CHALLENGE →
Copy out all lines with the word "that" in them.

DATA SUPPLIED →
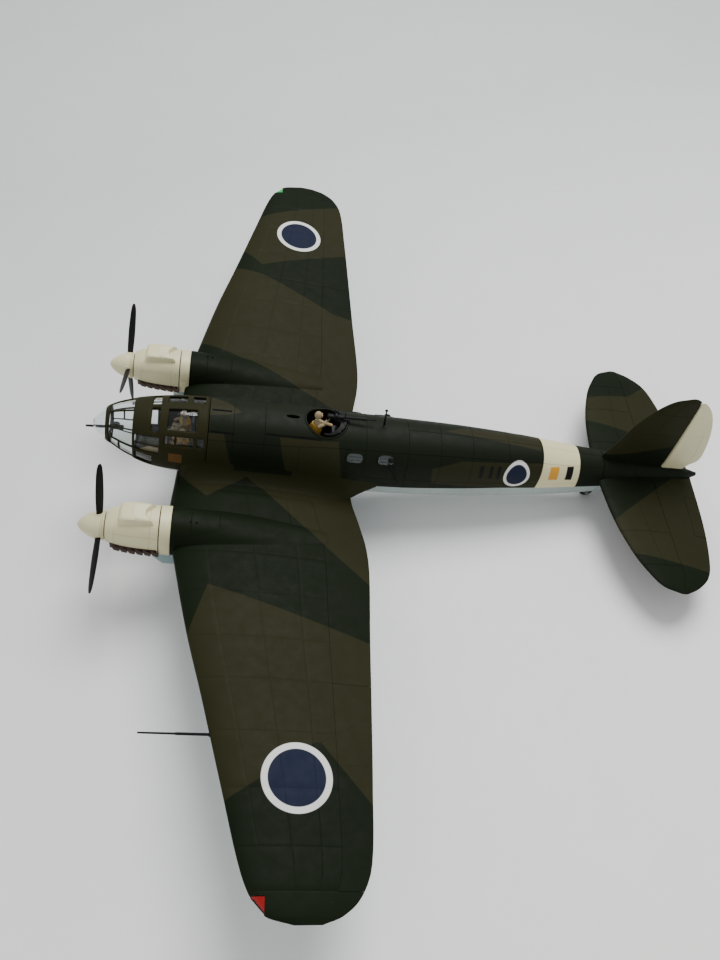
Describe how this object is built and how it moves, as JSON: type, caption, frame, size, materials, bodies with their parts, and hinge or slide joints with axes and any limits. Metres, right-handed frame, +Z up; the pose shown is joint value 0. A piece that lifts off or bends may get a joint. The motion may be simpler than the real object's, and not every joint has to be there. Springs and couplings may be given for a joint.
{
  "type": "twin-engined bomber scale model",
  "caption": "Standing scale model of a twin-engined propeller bomber with a glazed nose, rolling wheels, spinning propellers and a panning dorsal gun.",
  "frame": {"origin": "middle of the model's footprint, at the surface its three wheels stand on", "axes": "+X aft, nose towards -X; +Y to starboard; +Z up. The model stands nose-up on its wheels."},
  "size_m": [0.2282, 0.314, 0.0545],
  "materials": {
    "camouflage_paint": "satin, two dark greens and brown in hard-edged bands",
    "underside_paint": "satin pale blue",
    "cream_paint": "satin cream",
    "clear_plastic": "clear, polished",
    "black_plastic": "satin black",
    "steel": "turned",
    "brass": "turned brass",
    "grey_plastic": "satin dark grey",
    "tyre_rubber": "matt black",
    "exhaust_brown": "matt dark brown",
    "crew_paint": "matt hand-painted beige with yellow vests",
    "red_lens": "gloss red",
    "green_lens": "gloss green"
  },
  "bodies": {
    "airframe": {"dorsal_deck": "camouflage_paint", "belly_screws": "steel", "tail_cone": "camouflage_paint", "fuselage_shell": "camouflage_paint", "dorsal_coaming": "camouflage_paint", "ventral_gondola": "underside_paint", "gun_barrels": "black_plastic", "nose_frame": "camouflage_paint", "nose_glazing": "clear_plastic", "nose_cone_glazing": "clear_plastic", "nose_gun": "black_plastic", "cockpit_floor": "grey_plastic", "cockpit_bulkhead": "grey_plastic", "crew_seats": "grey_plastic", "cockpit_crew": "crew_paint", "gun_pedestal": "black_plastic", "dorsal_gunner_figure": "crew_paint", "beam_windows": "clear_plastic", "aerial_mast": "black_plastic", "wing_port_upper": "camouflage_paint", "wing_port_lower": "underside_paint", "nav_light_port": "red_lens", "wing_starboard_upper": "camouflage_paint", "wing_starboard_lower": "underside_paint", "nav_light_starboard": "green_lens", "pitot_tube": "steel", "tailplane_port": "camouflage_paint", "tailplane_starboard": "camouflage_paint", "fin": "camouflage_paint", "rudder": "cream_paint", "prop_bushes": "brass", "cowl_ring_port": "cream_paint", "cowling_port": "cream_paint", "exhausts": "exhaust_brown", "nacelle_port": "camouflage_paint", "radiators": "underside_paint", "gear_doors": "underside_paint", "gear_leg_port": "grey_plastic", "main_axle_port": "steel", "cowl_ring_starboard": "cream_paint", "cowling_starboard": "cream_paint", "nacelle_starboard": "camouflage_paint", "gear_leg_starboard": "grey_plastic", "main_axle_starboard": "steel", "tail_fork": "grey_plastic", "tail_axle": "steel"},
    "port_propeller": {"propeller_port": "black_plastic", "spinner_port": "cream_paint", "prop_shaft_port": "steel"},
    "starboard_propeller": {"propeller_starboard": "black_plastic", "spinner_starboard": "cream_paint", "prop_shaft_starboard": "steel"},
    "port_wheel": {"tyre_port": "tyre_rubber", "wheel_hub_port": "grey_plastic"},
    "starboard_wheel": {"tyre_starboard": "tyre_rubber", "wheel_hub_starboard": "grey_plastic"},
    "rear_wheel": {"tail_wheel": "tyre_rubber"},
    "dorsal_gun_mount": {"dorsal_gun": "black_plastic"}
  },
  "joints": [
    {"name": "port_propeller_spin", "type": "hinge", "parent": "airframe", "child": "port_propeller", "pos_m": [-0.10514, -0.0374, 0.03232], "axis": [0.9914, 0, -0.1305], "continuous": true},
    {"name": "starboard_propeller_spin", "type": "hinge", "parent": "airframe", "child": "starboard_propeller", "pos_m": [-0.10514, 0.0374, 0.03232], "axis": [0.9914, 0, -0.1305], "continuous": true},
    {"name": "port_wheel_roll", "type": "hinge", "parent": "airframe", "child": "port_wheel", "pos_m": [-0.07366, -0.0374, 0.0079], "axis": [0, 1, 0], "continuous": true},
    {"name": "starboard_wheel_roll", "type": "hinge", "parent": "airframe", "child": "starboard_wheel", "pos_m": [-0.07366, 0.0374, 0.0079], "axis": [0, 1, 0], "continuous": true},
    {"name": "rear_wheel_roll", "type": "hinge", "parent": "airframe", "child": "rear_wheel", "pos_m": [0.07294, 0, 0.0029], "axis": [0, 1, 0], "continuous": true},
    {"name": "dorsal_gun_pan", "type": "hinge", "parent": "airframe", "child": "dorsal_gun_mount", "pos_m": [-0.0261, 0.0006, 0.0435], "axis": [0.1305, 0, 0.9914], "range_deg": [-40, 40]}
  ]
}
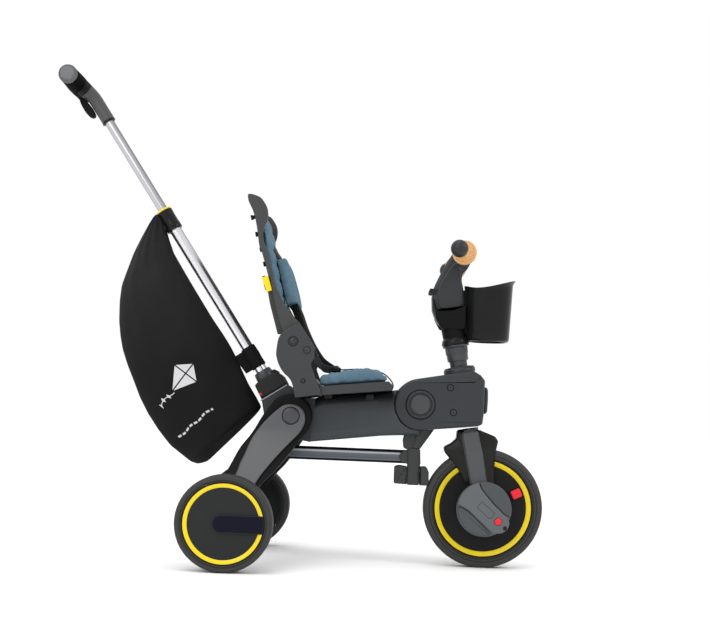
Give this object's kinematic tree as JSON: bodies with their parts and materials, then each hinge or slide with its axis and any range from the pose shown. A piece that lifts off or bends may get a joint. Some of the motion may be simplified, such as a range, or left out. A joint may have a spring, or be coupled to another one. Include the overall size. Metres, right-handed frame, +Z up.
{
  "type": "children's tricycle",
  "caption": "Folding children's tricycle with a padded seat and reclining backrest, a folding handlebar, a cup holder, folding pedals and a telescoping push bar with a storage bag",
  "frame": {"origin": "on the ground, at the middle of the bounding box", "axes": "+X forward, the way the rider faces; +Y to the rider's left; +Z up"},
  "size_m": [0.9928, 0.46, 0.9627],
  "materials": {
    "body_plastic": "satin charcoal plastic",
    "beam_plastic": "satin blue-grey plastic",
    "cover_plastic": "satin mid-grey plastic",
    "seat_plastic": "satin grey plastic",
    "black_plastic": "matte black plastic",
    "gloss_black": "semi-gloss black plastic",
    "yellow": "glossy yellow plastic",
    "red": "glossy red plastic",
    "tyre": "dark grey rubber with fine grooves",
    "wheel_disc": "matte black plastic",
    "tube": "brushed bright aluminium",
    "steel": "zinc-plated steel",
    "chrome": "bright chrome",
    "textile": "blue-grey woven fabric",
    "black_fabric": "black woven fabric",
    "wood": "pale varnished turned wood",
    "grip": "matte black rubber"
  },
  "bodies": {
    "frame": {"main_beam": "beam_plastic", "rear_housing": "body_plastic", "fold_shaft": "steel", "leg_pivot_shaft": "steel", "seat_pan": "seat_plastic", "seat_bracket_left": "seat_plastic", "seat_bracket_right": "seat_plastic", "bracket_bolts": "chrome", "seat_cushion": "textile"},
    "rear_legs": {"rear_leg_left": "black_plastic", "rear_leg_right": "black_plastic", "leg_covers": "cover_plastic", "rear_axles": "steel"},
    "rear_wheel_left": {"rear_tyre_left": "tyre", "rear_wheel_left": "wheel_disc", "rear_trim_ring_left": "yellow"},
    "rear_wheel_right": {"rear_tyre_right": "tyre", "rear_wheel_right": "wheel_disc", "rear_trim_ring_right": "yellow"},
    "front_end": {"front_housing_left": "body_plastic", "front_housing_right": "body_plastic", "head_block": "body_plastic", "housing_screws": "steel", "strut_bracket": "body_plastic"},
    "fold_button_left": {"fold_button_left": "black_plastic"},
    "fold_button_right": {"fold_button_right": "black_plastic"},
    "fold_strut": {"fold_strut": "tube"},
    "footrest_left": {"footrest_left": "body_plastic"},
    "footrest_right": {"footrest_right": "body_plastic"},
    "steering": {"steering_tube": "black_plastic", "fork": "body_plastic", "fender": "body_plastic", "stem_socket": "gloss_black"},
    "handlebar": {"stem_arm": "body_plastic", "crossbar": "tube", "wood_guards": "wood", "grips": "grip"},
    "cup_holder": {"cup_holder": "gloss_black"},
    "front_wheel": {"front_tyre": "tyre", "front_wheel": "wheel_disc", "front_trim_rings": "yellow", "crank_axle": "steel", "crank_discs": "cover_plastic"},
    "clutch_tab": {"clutch_tab": "red"},
    "pedal_left": {"pedal_left": "body_plastic"},
    "pedal_right": {"pedal_right": "body_plastic"},
    "pedal_button_left": {"pedal_button_left": "red"},
    "pedal_button_right": {"pedal_button_right": "red"},
    "mast_lower": {"mast_base": "body_plastic", "mast_outer_tube": "tube", "mast_collar": "black_plastic", "storage_bag": "black_fabric"},
    "mast_upper": {"mast_inner_tube": "tube", "push_grip": "grip"},
    "trigger": {"trigger": "black_plastic"},
    "backrest": {"backrest_shell": "seat_plastic", "backrest_cushion": "textile", "shoulder_pads": "textile"},
    "recline_lever": {"recline_lever": "yellow"}
  },
  "joints": [
    {"name": "front_fold", "type": "hinge", "parent": "frame", "child": "front_end", "pos_m": [0.2414, 0, 0.323], "axis": [0, 1, 0], "range_deg": [0, 48]},
    {"name": "rear_leg_fold", "type": "hinge", "parent": "frame", "child": "rear_legs", "pos_m": [-0.0146, 0, 0.291], "axis": [0, 1, 0], "range_deg": [-50, 0]},
    {"name": "rear_wheel_left_spin", "type": "hinge", "parent": "rear_legs", "child": "rear_wheel_left", "pos_m": [-0.1176, 0.21, 0.09], "axis": [0, 1, 0], "continuous": true},
    {"name": "rear_wheel_right_spin", "type": "hinge", "parent": "rear_legs", "child": "rear_wheel_right", "pos_m": [-0.1176, -0.21, 0.09], "axis": [0, 1, 0], "continuous": true},
    {"name": "fold_button_left_press", "type": "slide", "parent": "front_end", "child": "fold_button_left", "axis": [0, -1, 0], "range_m": [0, 0.004], "stiffness_N_per_m": 400},
    {"name": "fold_button_right_press", "type": "slide", "parent": "front_end", "child": "fold_button_right", "axis": [0, 1, 0], "range_m": [0, 0.004], "stiffness_N_per_m": 400},
    {"name": "fold_strut_swing", "type": "hinge", "parent": "front_end", "child": "fold_strut", "pos_m": [0.2184, 0, 0.217], "axis": [0, 1, 0], "range_deg": [-60, 0]},
    {"name": "footrest_left_flip", "type": "hinge", "parent": "front_end", "child": "footrest_left", "pos_m": [0.2314, 0.016, 0.166], "axis": [1, 0, 0], "range_deg": [-90, 0]},
    {"name": "footrest_right_flip", "type": "hinge", "parent": "front_end", "child": "footrest_right", "pos_m": [0.2314, -0.016, 0.166], "axis": [-1, 0, 0], "range_deg": [-90, 0]},
    {"name": "steering_turn", "type": "hinge", "parent": "front_end", "child": "steering", "pos_m": [0.3194, 0, 0.396], "axis": [-0.1822, 0, 0.9833], "range_deg": [-35, 35]},
    {"name": "handlebar_fold", "type": "hinge", "parent": "steering", "child": "handlebar", "pos_m": [0.2924, 0, 0.508], "axis": [0, 1, 0], "range_deg": [-85, 0]},
    {"name": "cup_lift", "type": "slide", "parent": "steering", "child": "cup_holder", "axis": [0.342, 0, 0.9397], "range_m": [0, 0.04]},
    {"name": "front_wheel_spin", "type": "hinge", "parent": "steering", "child": "front_wheel", "pos_m": [0.3764, 0, 0.12], "axis": [0, 1, 0], "continuous": true},
    {"name": "clutch_slide", "type": "slide", "parent": "front_wheel", "child": "clutch_tab", "axis": [-0.9107, 0, -0.4131], "range_m": [0, 0.006]},
    {"name": "pedal_left_fold", "type": "hinge", "parent": "front_wheel", "child": "pedal_left", "pos_m": [0.38722, 0.0452, 0.13337], "axis": [0.7771, 0, -0.6293], "range_deg": [-90, 0]},
    {"name": "pedal_right_fold", "type": "hinge", "parent": "front_wheel", "child": "pedal_right", "pos_m": [0.36558, -0.0452, 0.10663], "axis": [0.7771, 0, -0.6293], "range_deg": [-90, 0]},
    {"name": "pedal_button_left_press", "type": "slide", "parent": "front_wheel", "child": "pedal_button_left", "axis": [0, -1, 0], "range_m": [0, 0.0015], "stiffness_N_per_m": 200},
    {"name": "pedal_button_right_press", "type": "slide", "parent": "front_wheel", "child": "pedal_button_right", "axis": [0, 1, 0], "range_m": [0, 0.0015], "stiffness_N_per_m": 200},
    {"name": "mast_turn", "type": "hinge", "parent": "frame", "child": "mast_lower", "pos_m": [-0.0511, 0, 0.335], "axis": [-0.557, 0, 0.8305], "range_deg": [-18, 18]},
    {"name": "mast_slide", "type": "slide", "parent": "mast_lower", "child": "mast_upper", "axis": [-0.557, 0, 0.8305], "range_m": [-0.2, 0]},
    {"name": "trigger_squeeze", "type": "hinge", "parent": "mast_upper", "child": "trigger", "pos_m": [-0.46289, 0, 0.90408], "axis": [0, -1, 0], "range_deg": [0, 6], "stiffness_Nm_per_rad": 0.6},
    {"name": "backrest_recline", "type": "hinge", "parent": "frame", "child": "backrest", "pos_m": [-0.0106, 0, 0.434], "axis": [0, 1, 0], "range_deg": [-12, 60]},
    {"name": "recline_lever_lift", "type": "slide", "parent": "backrest", "child": "recline_lever", "axis": [-0.1176, 0, 0.9931], "range_m": [0, 0.008], "stiffness_N_per_m": 300}
  ],
  "couplings": [
    {"joint": "rear_leg_fold", "follows": "front_fold", "ratio": -1.04},
    {"joint": "fold_strut_swing", "follows": "front_fold", "ratio": -1.25},
    {"joint": "mast_turn", "follows": "steering_turn", "ratio": 0.5}
  ]
}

COMPLETE RESPONSE →
Describe how this object is built and how it moves, as JSON: type, caption, frame, size, materials, bodies with their parts, and hinge or slide joints with axes and any limits. Metres, right-handed frame, +Z up; the pose shown is joint value 0. A piece that lifts off or bends may get a joint. The motion may be simpler than the real object's, and not every joint has to be there. Springs and couplings may be given for a joint.
Give this object's kinematic tree as JSON: bodies with their parts and materials, then each hinge or slide with its axis and any range from the pose shown. A piece that lifts off or bends may get a joint. Some of the motion may be simplified, such as a range, or left out. A joint may have a spring, or be coupled to another one. Include the overall size. Metres, right-handed frame, +Z up.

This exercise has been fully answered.